Thinking, Fast and Slow
Source: https://us.macmillan.com/books/9780374533557/thinkingfastandslow ↗
Kahneman's life's work compressed into one book: the distinction between System 1 (fast, automatic, intuitive) and System 2 (slow, deliberate, effortful), and the systematic biases that arise when System 1 handles questions it is not equipped for.
The book catalogues decades of research on anchoring, availability, loss aversion, framing, overconfidence, and the planning fallacy, among others.
For product direction it is foundational — most product decisions are made by System 1 in a room that believes it is using System 2, and Kahneman's taxonomy makes the specific failure modes nameable.

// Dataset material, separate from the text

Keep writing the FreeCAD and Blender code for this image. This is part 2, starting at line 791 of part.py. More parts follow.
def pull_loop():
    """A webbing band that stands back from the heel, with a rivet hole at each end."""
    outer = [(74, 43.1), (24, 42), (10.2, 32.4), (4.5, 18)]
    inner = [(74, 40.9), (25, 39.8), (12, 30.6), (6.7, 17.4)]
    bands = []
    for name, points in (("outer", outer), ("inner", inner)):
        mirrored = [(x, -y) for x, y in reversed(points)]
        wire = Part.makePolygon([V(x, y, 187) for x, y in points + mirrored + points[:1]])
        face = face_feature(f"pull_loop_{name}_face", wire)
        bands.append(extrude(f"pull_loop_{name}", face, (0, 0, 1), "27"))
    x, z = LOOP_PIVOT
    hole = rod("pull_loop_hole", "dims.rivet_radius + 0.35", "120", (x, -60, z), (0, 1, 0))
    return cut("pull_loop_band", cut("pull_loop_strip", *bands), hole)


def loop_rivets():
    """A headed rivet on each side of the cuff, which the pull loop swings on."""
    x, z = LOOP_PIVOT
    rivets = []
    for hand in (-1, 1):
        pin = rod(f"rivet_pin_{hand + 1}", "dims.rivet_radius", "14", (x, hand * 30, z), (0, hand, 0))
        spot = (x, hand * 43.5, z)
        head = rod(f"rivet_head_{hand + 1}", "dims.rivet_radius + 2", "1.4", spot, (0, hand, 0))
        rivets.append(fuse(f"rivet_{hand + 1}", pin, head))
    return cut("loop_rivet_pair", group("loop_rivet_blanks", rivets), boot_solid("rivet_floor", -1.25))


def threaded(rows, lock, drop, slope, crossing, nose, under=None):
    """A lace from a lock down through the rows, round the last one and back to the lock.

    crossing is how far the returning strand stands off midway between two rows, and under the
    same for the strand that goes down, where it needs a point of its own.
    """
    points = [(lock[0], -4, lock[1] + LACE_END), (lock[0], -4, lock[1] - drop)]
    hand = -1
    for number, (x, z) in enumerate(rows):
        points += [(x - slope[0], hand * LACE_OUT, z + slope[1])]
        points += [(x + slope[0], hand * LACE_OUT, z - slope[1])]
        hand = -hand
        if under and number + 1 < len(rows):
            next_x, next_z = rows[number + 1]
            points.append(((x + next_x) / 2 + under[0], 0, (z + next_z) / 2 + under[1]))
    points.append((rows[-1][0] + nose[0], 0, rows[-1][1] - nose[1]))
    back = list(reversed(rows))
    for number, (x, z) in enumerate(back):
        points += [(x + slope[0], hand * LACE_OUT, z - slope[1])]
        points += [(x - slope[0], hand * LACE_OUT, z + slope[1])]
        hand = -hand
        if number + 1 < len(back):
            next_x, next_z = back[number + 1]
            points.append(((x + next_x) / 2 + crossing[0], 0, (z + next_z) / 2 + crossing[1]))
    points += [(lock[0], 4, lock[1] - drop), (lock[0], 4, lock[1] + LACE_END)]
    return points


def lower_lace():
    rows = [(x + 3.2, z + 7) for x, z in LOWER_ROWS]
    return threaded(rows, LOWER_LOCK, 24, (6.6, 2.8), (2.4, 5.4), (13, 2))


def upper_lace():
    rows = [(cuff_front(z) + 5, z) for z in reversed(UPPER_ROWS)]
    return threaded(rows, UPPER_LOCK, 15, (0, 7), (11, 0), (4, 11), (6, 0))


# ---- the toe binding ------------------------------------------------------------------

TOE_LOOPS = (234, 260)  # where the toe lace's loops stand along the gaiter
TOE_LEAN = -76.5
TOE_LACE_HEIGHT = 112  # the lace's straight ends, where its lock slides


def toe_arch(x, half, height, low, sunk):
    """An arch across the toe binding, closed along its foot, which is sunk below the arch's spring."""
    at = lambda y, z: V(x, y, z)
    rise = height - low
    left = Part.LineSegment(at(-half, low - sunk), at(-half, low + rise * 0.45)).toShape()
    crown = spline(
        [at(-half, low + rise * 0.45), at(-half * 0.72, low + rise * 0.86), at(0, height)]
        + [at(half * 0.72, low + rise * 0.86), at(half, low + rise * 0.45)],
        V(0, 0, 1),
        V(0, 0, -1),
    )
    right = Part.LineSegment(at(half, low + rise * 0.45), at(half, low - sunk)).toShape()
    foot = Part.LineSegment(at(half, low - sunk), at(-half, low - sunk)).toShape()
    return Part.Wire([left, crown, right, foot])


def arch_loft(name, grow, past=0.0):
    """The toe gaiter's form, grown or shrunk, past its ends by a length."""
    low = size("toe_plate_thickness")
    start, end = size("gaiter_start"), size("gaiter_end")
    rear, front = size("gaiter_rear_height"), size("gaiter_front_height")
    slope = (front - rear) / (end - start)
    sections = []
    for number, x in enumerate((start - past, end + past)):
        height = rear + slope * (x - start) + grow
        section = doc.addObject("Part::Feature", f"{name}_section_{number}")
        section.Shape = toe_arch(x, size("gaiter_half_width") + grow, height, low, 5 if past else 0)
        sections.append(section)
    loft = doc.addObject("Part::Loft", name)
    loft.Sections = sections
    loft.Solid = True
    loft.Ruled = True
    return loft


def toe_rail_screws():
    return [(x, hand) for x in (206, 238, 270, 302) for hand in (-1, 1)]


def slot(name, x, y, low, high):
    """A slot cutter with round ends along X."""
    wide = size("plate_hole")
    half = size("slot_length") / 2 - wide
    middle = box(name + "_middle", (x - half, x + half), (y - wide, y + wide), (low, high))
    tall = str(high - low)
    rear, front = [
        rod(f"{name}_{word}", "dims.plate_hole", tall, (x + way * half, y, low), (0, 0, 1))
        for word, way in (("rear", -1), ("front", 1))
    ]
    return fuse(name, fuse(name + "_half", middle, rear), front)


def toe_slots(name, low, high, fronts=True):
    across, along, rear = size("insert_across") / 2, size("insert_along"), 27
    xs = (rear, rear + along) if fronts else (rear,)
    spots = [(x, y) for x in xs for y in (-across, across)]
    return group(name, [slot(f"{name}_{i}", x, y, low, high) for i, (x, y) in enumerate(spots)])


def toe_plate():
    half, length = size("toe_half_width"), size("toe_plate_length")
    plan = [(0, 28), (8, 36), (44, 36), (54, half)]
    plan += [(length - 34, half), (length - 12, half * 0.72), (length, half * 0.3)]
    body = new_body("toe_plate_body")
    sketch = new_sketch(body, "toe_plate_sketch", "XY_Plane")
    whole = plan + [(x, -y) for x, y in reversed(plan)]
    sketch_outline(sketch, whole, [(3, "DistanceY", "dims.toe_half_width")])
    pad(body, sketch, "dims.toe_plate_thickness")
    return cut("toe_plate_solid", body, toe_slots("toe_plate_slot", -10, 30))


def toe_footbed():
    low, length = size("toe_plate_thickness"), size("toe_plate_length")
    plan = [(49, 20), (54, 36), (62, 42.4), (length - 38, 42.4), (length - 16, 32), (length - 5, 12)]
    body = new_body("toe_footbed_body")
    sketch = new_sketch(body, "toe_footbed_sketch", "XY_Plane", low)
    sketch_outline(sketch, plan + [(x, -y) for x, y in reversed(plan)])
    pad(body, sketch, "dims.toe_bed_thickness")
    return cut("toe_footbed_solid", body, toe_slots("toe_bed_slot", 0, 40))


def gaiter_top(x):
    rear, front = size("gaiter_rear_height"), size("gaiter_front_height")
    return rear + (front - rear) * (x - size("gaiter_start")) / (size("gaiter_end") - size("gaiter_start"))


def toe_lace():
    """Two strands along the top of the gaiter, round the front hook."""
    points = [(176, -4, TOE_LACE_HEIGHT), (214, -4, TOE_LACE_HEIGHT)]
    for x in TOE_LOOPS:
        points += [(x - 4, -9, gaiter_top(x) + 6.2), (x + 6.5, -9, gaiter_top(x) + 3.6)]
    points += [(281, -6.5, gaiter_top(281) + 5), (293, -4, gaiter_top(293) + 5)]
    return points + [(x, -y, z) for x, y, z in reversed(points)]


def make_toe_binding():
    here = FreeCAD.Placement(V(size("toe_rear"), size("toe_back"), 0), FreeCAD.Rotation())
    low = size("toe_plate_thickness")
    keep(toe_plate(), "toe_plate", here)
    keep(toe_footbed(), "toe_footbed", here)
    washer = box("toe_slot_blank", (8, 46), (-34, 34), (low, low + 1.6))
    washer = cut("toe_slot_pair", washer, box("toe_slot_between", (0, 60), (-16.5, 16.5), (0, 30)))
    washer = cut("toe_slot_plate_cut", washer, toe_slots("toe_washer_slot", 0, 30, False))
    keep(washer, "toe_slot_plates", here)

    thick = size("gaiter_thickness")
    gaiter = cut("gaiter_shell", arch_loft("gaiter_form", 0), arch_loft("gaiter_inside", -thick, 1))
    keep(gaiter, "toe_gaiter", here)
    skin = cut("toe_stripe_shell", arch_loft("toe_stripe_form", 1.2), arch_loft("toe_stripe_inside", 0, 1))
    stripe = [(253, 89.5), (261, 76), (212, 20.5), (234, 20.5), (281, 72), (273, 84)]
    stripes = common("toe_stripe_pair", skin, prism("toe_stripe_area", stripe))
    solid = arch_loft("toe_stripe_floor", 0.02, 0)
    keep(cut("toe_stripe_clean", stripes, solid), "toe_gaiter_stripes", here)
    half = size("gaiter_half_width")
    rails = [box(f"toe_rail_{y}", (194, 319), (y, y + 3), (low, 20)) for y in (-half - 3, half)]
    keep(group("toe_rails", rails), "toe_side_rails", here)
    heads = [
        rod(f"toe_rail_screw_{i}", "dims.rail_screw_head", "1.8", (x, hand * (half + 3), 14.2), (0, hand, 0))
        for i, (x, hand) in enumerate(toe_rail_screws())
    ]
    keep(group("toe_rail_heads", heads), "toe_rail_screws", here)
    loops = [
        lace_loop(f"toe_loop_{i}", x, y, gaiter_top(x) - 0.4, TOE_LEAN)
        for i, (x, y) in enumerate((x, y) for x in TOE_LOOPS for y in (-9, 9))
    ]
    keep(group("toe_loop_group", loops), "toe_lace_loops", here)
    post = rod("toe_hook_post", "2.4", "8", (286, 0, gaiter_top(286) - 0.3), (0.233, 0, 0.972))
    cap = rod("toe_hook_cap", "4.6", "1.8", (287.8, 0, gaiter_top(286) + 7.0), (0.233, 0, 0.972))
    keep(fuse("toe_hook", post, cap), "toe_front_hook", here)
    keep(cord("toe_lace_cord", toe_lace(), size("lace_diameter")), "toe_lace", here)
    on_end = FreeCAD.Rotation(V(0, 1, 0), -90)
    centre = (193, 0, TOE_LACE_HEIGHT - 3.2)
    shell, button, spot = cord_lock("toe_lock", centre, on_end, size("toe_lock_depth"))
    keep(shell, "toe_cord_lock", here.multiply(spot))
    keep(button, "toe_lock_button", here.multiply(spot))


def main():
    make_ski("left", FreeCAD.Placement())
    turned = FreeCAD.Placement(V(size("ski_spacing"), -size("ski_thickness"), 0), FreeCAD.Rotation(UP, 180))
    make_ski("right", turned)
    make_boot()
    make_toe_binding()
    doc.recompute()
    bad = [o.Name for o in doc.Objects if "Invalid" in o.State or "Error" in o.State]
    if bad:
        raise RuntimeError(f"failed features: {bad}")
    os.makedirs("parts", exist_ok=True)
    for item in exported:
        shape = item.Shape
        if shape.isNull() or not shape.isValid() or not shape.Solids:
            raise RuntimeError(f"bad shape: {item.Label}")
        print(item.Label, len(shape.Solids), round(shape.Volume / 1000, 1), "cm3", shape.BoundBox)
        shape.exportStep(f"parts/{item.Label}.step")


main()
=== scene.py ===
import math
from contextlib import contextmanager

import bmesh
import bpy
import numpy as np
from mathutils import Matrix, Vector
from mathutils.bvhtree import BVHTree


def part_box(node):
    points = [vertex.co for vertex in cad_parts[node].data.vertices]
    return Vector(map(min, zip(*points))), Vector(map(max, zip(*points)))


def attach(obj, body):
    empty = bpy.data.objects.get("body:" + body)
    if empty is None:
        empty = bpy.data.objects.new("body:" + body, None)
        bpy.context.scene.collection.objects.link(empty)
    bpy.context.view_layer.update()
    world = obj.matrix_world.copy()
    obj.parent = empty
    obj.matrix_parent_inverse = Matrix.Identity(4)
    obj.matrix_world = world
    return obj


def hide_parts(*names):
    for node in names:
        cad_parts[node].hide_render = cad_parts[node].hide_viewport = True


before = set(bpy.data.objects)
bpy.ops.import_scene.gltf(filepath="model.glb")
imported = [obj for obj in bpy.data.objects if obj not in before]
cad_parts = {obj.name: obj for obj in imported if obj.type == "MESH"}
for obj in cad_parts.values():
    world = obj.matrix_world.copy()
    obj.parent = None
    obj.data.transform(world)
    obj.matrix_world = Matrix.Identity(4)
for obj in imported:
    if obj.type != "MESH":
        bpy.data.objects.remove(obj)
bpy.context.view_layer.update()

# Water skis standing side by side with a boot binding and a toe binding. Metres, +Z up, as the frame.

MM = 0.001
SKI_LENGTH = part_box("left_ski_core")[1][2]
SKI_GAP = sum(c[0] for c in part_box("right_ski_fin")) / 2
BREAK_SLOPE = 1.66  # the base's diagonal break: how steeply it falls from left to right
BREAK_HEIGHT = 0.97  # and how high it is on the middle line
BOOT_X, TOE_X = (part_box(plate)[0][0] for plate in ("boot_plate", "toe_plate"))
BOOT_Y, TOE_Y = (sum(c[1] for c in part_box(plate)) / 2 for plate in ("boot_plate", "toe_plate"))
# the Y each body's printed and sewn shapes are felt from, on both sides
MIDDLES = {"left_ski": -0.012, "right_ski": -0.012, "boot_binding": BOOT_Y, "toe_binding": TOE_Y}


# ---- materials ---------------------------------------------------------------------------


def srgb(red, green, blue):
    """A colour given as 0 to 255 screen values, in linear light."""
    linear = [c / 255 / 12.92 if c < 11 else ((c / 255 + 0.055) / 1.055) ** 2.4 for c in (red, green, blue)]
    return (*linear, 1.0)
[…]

Nobel Prize work, written for a general audience. The canon of behavioural economics.
Central argument
Kahneman argues that human cognition operates through two distinct systems: System 1, which is fast, automatic, and associative, and System 2, which is slow, deliberate, and effortful. The central finding is that System 1 does most of the actual work — including in contexts that demand careful reasoning — and that its operations produce systematic, predictable biases: anchoring effects, availability heuristics, loss aversion, overconfidence, and the planning fallacy, among others. The book's claim is not merely that people make mistakes, but that the mistakes follow identifiable patterns, which means they can be anticipated and, to a degree, designed around.
Critique
The replication crisis in social psychology has hit several of Kahneman's foundational studies hard — most notably the priming research that underpins parts of the System 1 account, which Kahneman himself has acknowledged as more fragile than presented. More structurally, the System 1 / System 2 framework is a useful metaphor rather than a literal neurological architecture, and the book sometimes treats the distinction as more cleanly dualistic than the underlying cognitive science supports. A thoughtful reader should hold the taxonomy as a practical instrument while remaining sceptical of any specific effect size or mechanism cited in the priming and social cognition chapters.

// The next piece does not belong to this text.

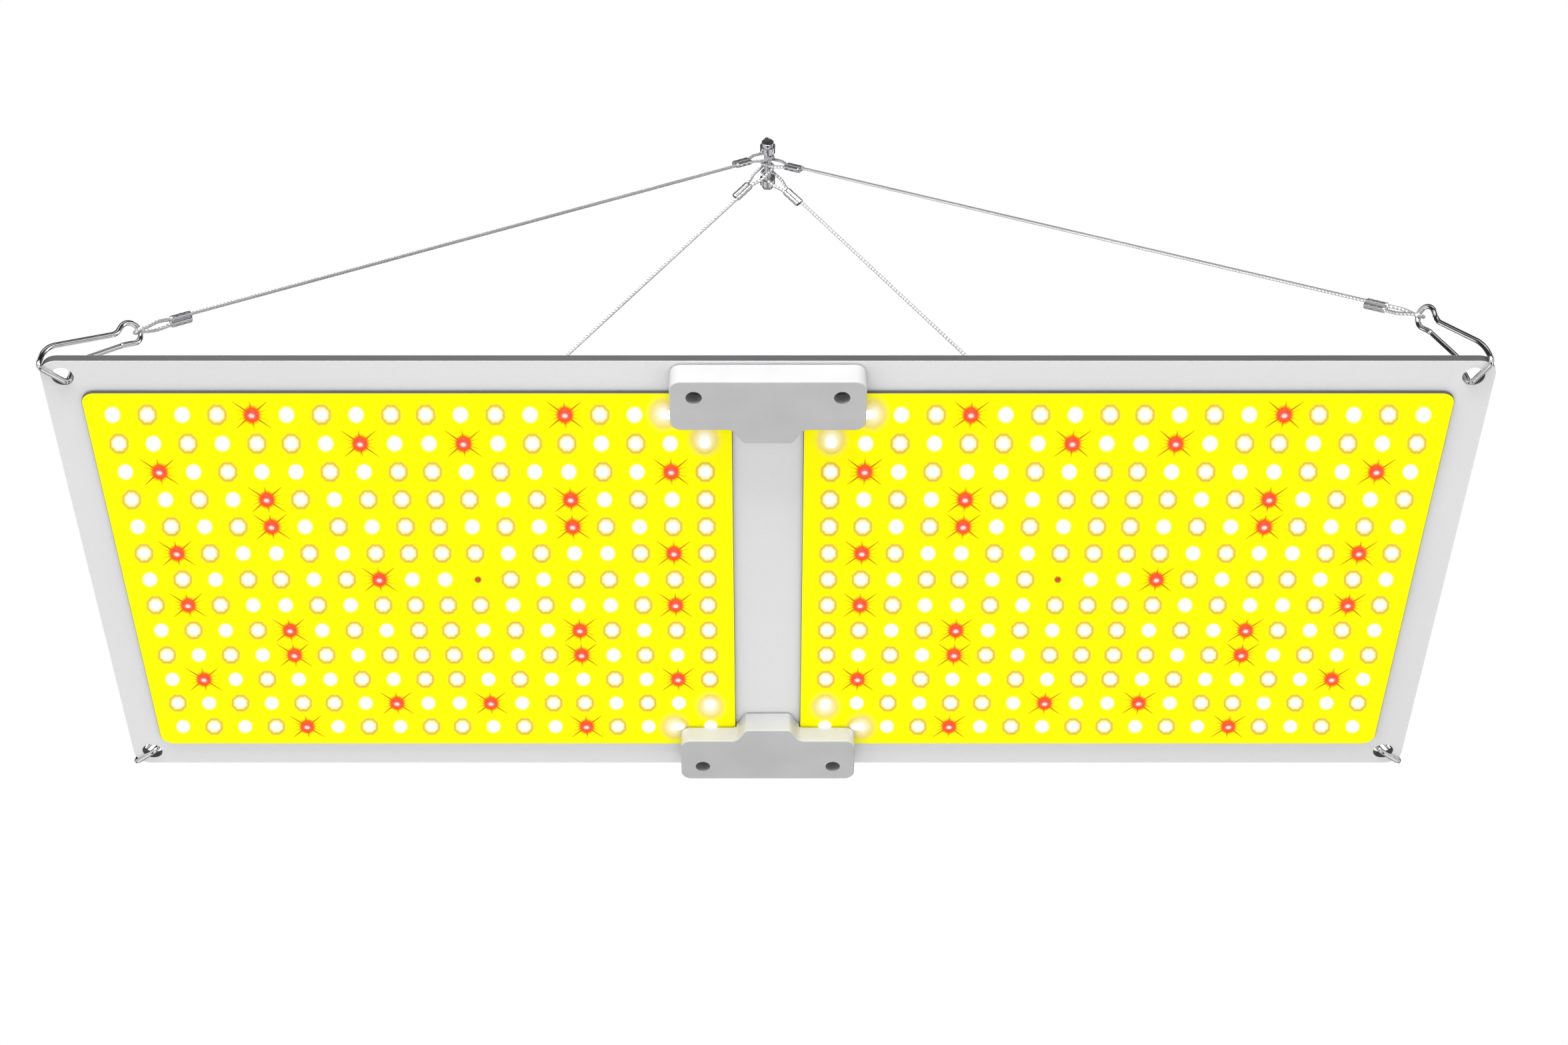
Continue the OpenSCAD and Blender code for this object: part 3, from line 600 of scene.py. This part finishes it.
def loop_path(at, along, side, run, r, twist=0.0):
    """A rope's way round something of radius r, with legs that twist on their way to the ferrule."""
    flat = [
        (run + FERRULE_LEN, -STRAND), (run, -STRAND), (run * 0.55, -r * 1.02), (r * 0.9, -r * 1.04),
        (0, -r), (-r * 0.71, -r * 0.71), (-r, 0), (-r * 0.71, r * 0.71), (0, r),
        (r * 0.9, r * 1.04), (run * 0.55, r * 1.02), (run, STRAND), (run + FERRULE_LEN, STRAND),
    ]
    shares = [min(max((a - r) / (run - r), 0.0), 1.0) for a, _ in flat]
    return [at + along * a + turned(side, along, twist * share) * b for (a, b), share in zip(flat, shares)]


def loop_twist(corner):
    """How far the near ropes' loops twist on their way to the ferrule, which shows both their strands."""
    return -60.0 if CORNERS[corner][1] < 0 else 0.0


def low_loop(corner):
    """The loop round a hook's eye, from its middle out to the ferrule's far end and back."""
    wire, _, along, side, _ = rope_ends(corner)
    return loop_path(wire, along, side, LOWER_RUN, WIRE_D / 2 + ROPE_D / 2 + LOOP_GAP, loop_twist(corner))


def up_loop(corner):
    """The loop over the shackle's pin."""
    _, pin, along, _, side = rope_ends(corner)
    return loop_path(pin, -along, side, UPPER_RUN, PIN_R + ROPE_D / 2 + LOOP_GAP)[::-1]


def rope_path(corner):
    """The rope's route: round the hook's eye, along, and over the shackle's pin."""
    low, up, spans = low_loop(corner), up_loop(corner), 6
    run = [low[-1].lerp(up[0], i / spans) for i in range(1, spans)]
    return low + run + up


def even(path, step):
    """The same path with points a step apart."""
    length = path_length(path)
    count = max(2, round(length / step))
    return places_on(path, [length * i / count for i in range(count + 1)])


def strand_rings(bm, frames, turn, lay_r, radius, rise):
    """A strand's rings: it starts at the angle turn round the rope and climbs by rise a frame."""
    sides = 6
    angles = [2 * math.pi * (j + 0.5) / sides for j in range(sides)]
    rings = []
    for i, (point, normal, side) in enumerate(frames):
        angle = turn + i * rise
        out = normal * math.cos(angle) + side * math.sin(angle)
        aside = side * math.cos(angle) - normal * math.sin(angle)
        section = [radius * (out * math.cos(a) + aside * math.sin(a)) for a in angles]
        rings.append([bm.verts.new(point + lay_r * out + offset) for offset in section])
    return rings


def stranded(path, diameter):
    """A wire rope, six strands laid round a core, and its centreline."""
    strands = 6
    strand_r = diameter / 6 * 1.02
    lay_length = diameter * 6.5
    line = even(curve_through(path, 5), 0.9 * MM)
    frames = frames_along(line)
    rise = 2 * math.pi * path_length(line) / (len(line) - 1) / lay_length
    bm = bmesh.new()
    for strand in range(strands):
        turn = 2 * math.pi * strand / strands
        join_rings(bm, strand_rings(bm, frames, turn, diameter / 2 - strand_r, strand_r, rise))
    join_rings(bm, strand_rings(bm, frames, 2 * math.pi, 0.0, strand_r * 1.1, rise))
    return bm, line


def make_ropes(rope_metal):
    for corner in CORNERS:
        bm, line = stranded(rope_path(corner), ROPE_D)
        rope = new_piece(corner + "_wire_rope", bm, "lamp", "rope", [rope_metal], [corner + "_rope"])
        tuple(line[0])
        path_length(line)


def make_hooks(hook_metal):
    gate_r = WIRE_D * 0.46
    for corner, (_, _, lean, _) in CORNERS.items():
        wire = round_tube(hook_path(corner), WIRE_D / 2, 20)
        new_piece(corner + "_snap_hook", wire, "lamp", "hook", [hook_metal], [corner + "_hook"])
        neck = on_eye(lean, 180 + EYE_GAP, NECK_R)
        root = neck + NECK_REACH * (GATE_END - neck).normalized()
        start, end = in_hook(corner, root), in_hook(corner, GATE_END)
        # The gate's round root is centred on its hinge, so its end passes a radius into the hook's
        start -= gate_r * (end - start).normalized()
        gate = round_tube([start, end], gate_r, 18)
        new_piece(corner + "_spring_gate", gate, corner + "_gate", "hook", [hook_metal], [corner + "_gate"])


def ferrule_outline():
    """Two round barrels side by side, with a waist between them."""
    barrel = ROPE_D / 2 + FERRULE_WALL
    waist = math.acos(min(1.0, STRAND / barrel)) * 0.8
    turn, steps = math.pi - waist, 14
    angles = [-turn + 2 * turn * j / steps for j in range(steps + 1)]
    return [
        (sign * (STRAND + barrel * math.cos(a)), sign * barrel * math.sin(a))
        for sign in (1, -1)
        for a in angles
    ]


# A ferrule's size along it, from one end to its middle: a rolled end, and a shallow crimp mark
FERRULE_HALF = [
    (0.0, 0.86), (0.015, 0.94), (0.04, 0.99), (0.10, 1.0),
    (0.24, 1.0), (0.3, 0.965), (0.36, 0.965), (0.42, 1.0),
]


def add_ferrule(bm, at, along, side):
    """A pressed two-barrel ferrule, with crimp marks and rolled ends."""
    up = along.cross(side)
    outline = ferrule_outline()
    rings = []
    for share, scale in FERRULE_HALF + [(1 - a, s) for a, s in reversed(FERRULE_HALF)]:
        origin = at + along * FERRULE_LEN * share
        rings.append([bm.verts.new(origin + side * x * scale + up * y * scale) for x, y in outline])
    join_rings(bm, rings)


def make_ferrules(ferrule_metal):
    low, up = bmesh.new(), bmesh.new()
    for corner in CORNERS:
        wire, pin, along, low_side, up_side = rope_ends(corner)
        add_ferrule(low, wire + along * LOWER_RUN, along, turned(low_side, along, loop_twist(corner)))
        add_ferrule(up, pin - along * UPPER_RUN, -along, up_side)
    new_piece("hook_ferrules", low, "lamp", "ferrule", [ferrule_metal], ["lower_ferrules"])
    new_piece("shackle_ferrules", up, "lamp", "ferrule", [ferrule_metal], ["upper_ferrules"])


# ---------------------------------------------------------------- boards and LEDs

STRIP_W = 32 * MM
BOARD_LOW, BOARD_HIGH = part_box("right_led_board")
BOARD_X, BOARD_H = BOARD_HIGH.x - BOARD_LOW.x, BOARD_HIGH.y
BOARD_R = 6 * MM
ARC_STEPS = 8
PITCH_X, PITCH_Y = 15.48 * MM, 17.5 * MM
COLS, ROWS = 18, 13
LED_INNER_X = STRIP_W / 2 + (BOARD_X - (COLS - 1) * PITCH_X) / 2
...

Why it matters for product
Most product roadmap decisions — prioritisation calls, scope cuts, go/no-go judgements — are made in meetings where the group believes it is reasoning carefully but is actually running on availability bias and whoever anchored the conversation first; Kahneman's taxonomy gives a product leader a precise vocabulary to name and interrupt those failure modes in real time. The planning fallacy alone — the systematic underestimation of cost and time driven by inside-view thinking — explains the majority of delivery overruns, and recognising it as a cognitive bias rather than an execution failure changes how a CPO structures estimation, resourcing, and stakeholder expectation-setting.